- [Raw data]:

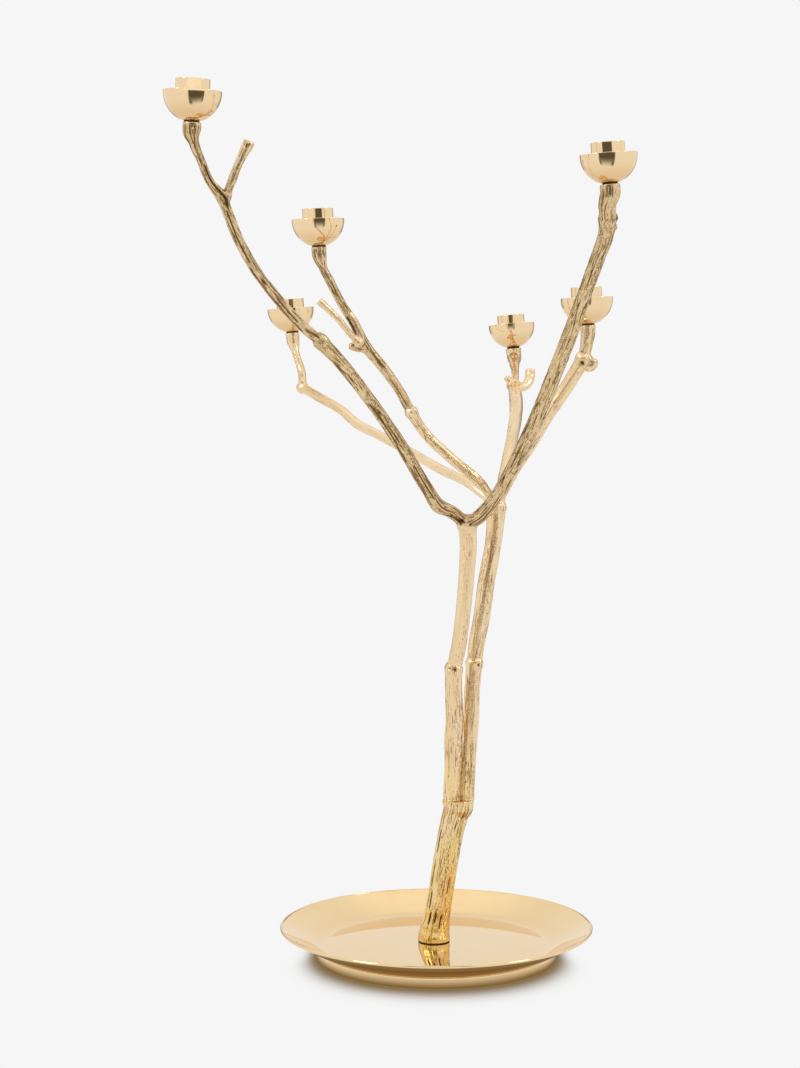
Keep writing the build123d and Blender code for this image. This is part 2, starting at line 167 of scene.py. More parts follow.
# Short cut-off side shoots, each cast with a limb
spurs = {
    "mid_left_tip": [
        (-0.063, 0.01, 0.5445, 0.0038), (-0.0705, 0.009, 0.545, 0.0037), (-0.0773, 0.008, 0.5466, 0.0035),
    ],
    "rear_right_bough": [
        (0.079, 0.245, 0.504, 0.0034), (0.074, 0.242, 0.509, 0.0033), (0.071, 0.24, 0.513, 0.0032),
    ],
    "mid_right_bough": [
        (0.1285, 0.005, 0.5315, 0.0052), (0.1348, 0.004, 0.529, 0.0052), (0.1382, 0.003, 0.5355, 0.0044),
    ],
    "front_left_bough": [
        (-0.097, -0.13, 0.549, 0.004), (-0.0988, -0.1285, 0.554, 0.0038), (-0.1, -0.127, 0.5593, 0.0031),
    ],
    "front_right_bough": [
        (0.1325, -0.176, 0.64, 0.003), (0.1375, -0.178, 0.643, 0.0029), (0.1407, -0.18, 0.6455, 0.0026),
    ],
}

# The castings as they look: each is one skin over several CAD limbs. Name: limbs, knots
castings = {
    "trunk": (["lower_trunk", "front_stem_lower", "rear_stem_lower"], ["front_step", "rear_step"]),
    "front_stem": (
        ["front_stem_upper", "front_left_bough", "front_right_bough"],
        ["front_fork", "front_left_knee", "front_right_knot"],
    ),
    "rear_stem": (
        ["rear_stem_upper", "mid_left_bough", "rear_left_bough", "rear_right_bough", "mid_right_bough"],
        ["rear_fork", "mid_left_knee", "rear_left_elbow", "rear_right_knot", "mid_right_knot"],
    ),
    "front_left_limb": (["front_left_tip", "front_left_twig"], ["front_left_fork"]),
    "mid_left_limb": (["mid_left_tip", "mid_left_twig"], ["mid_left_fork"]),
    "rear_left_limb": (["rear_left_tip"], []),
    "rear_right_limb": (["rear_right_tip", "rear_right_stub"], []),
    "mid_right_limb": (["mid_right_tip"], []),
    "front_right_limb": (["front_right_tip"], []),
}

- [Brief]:
Copy all of the material word for word.

- [Task answer]:
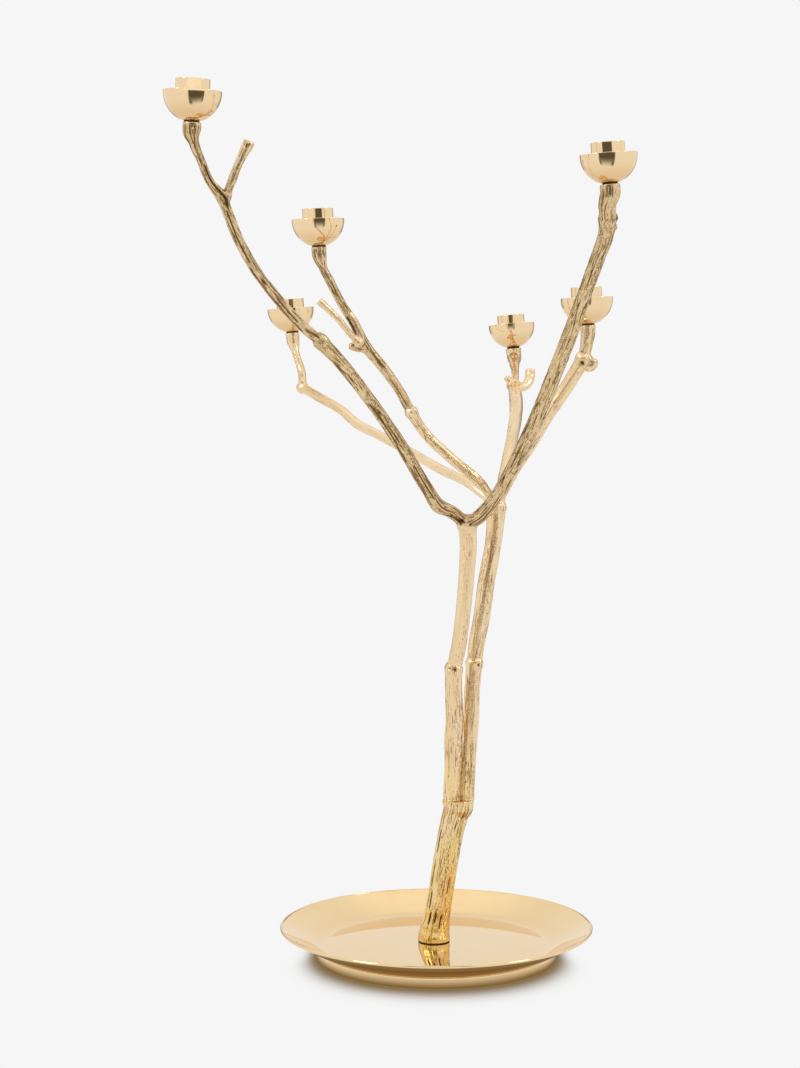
Keep writing the build123d and Blender code for this image. This is part 2, starting at line 167 of scene.py. More parts follow.
# Short cut-off side shoots, each cast with a limb
spurs = {
    "mid_left_tip": [
        (-0.063, 0.01, 0.5445, 0.0038), (-0.0705, 0.009, 0.545, 0.0037), (-0.0773, 0.008, 0.5466, 0.0035),
    ],
    "rear_right_bough": [
        (0.079, 0.245, 0.504, 0.0034), (0.074, 0.242, 0.509, 0.0033), (0.071, 0.24, 0.513, 0.0032),
    ],
    "mid_right_bough": [
        (0.1285, 0.005, 0.5315, 0.0052), (0.1348, 0.004, 0.529, 0.0052), (0.1382, 0.003, 0.5355, 0.0044),
    ],
    "front_left_bough": [
        (-0.097, -0.13, 0.549, 0.004), (-0.0988, -0.1285, 0.554, 0.0038), (-0.1, -0.127, 0.5593, 0.0031),
    ],
    "front_right_bough": [
        (0.1325, -0.176, 0.64, 0.003), (0.1375, -0.178, 0.643, 0.0029), (0.1407, -0.18, 0.6455, 0.0026),
    ],
}

# The castings as they look: each is one skin over several CAD limbs. Name: limbs, knots
castings = {
    "trunk": (["lower_trunk", "front_stem_lower", "rear_stem_lower"], ["front_step", "rear_step"]),
    "front_stem": (
        ["front_stem_upper", "front_left_bough", "front_right_bough"],
        ["front_fork", "front_left_knee", "front_right_knot"],
    ),
    "rear_stem": (
        ["rear_stem_upper", "mid_left_bough", "rear_left_bough", "rear_right_bough", "mid_right_bough"],
        ["rear_fork", "mid_left_knee", "rear_left_elbow", "rear_right_knot", "mid_right_knot"],
    ),
    "front_left_limb": (["front_left_tip", "front_left_twig"], ["front_left_fork"]),
    "mid_left_limb": (["mid_left_tip", "mid_left_twig"], ["mid_left_fork"]),
    "rear_left_limb": (["rear_left_tip"], []),
    "rear_right_limb": (["rear_right_tip", "rear_right_stub"], []),
    "mid_right_limb": (["mid_right_tip"], []),
    "front_right_limb": (["front_right_tip"], []),
}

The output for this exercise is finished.